If you are using dbt, we highly recommend complementing it with Datafold Cloud's column-level lineage. When used together, your team has a fully-encompassing view as to how your data flows throughout your organization.

The dbt DAG at the model-level vs Datafold Cloud's column-level lineage view

Choosing the right data lineage solution

Selecting the optimal data lineage tool requires an understanding of both your comprehensive and granular requirements. Before selecting a data lineage tool, we recommend thoroughly documenting and clarifying your expectations and governance needs around data quality assurance, trend analysis, and predictive modeling. And don’t forget that your needs will evolve over time, so design your requirements around what you need today and what you’ll need in the foreseeable future.

Datafold Cloud’s advanced features and seamless integration with dbt make it a standout choice for data lineage at the tabular and columnar levels. dbt users particularly love its swift validation of dbt model changes during development, deployment, and migrations. 

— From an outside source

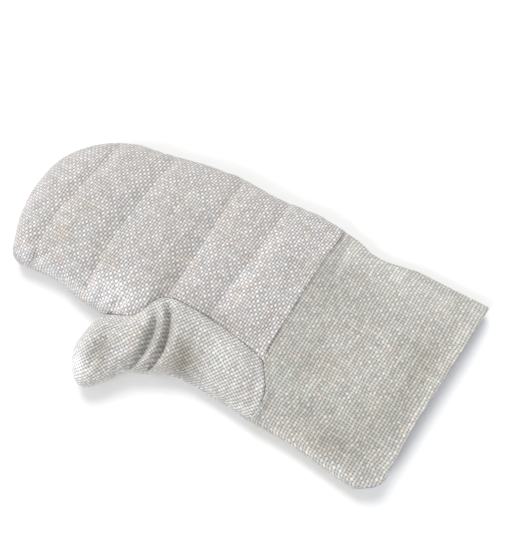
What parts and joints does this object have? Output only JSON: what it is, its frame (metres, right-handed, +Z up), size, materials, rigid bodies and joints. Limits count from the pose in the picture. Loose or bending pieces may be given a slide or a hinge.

When looking for a data lineage tool, be sure to consider:

  • Breadth and depth of lineage capabilities. Make sure “data lineage” isn’t just another line item on the pricing page.
  • Granular lineage features, such as table-, column-, and row-level lineage with visibility into downstream consumption.
  • Effective visualizations that present both high-level and detailed information for insights, troubleshooting, and opportunities.
  • Integrations that work across your data ecosystem, and especially in areas where you need more depth in data lineage.

Datafold Cloud gives you the data lineage foundation you need for effective analytics. It empowers you to seamlessly extract, view, and delve into data lineage, giving you insights into vital areas like compliance, root cause analysis, fraud detection, and business intelligence.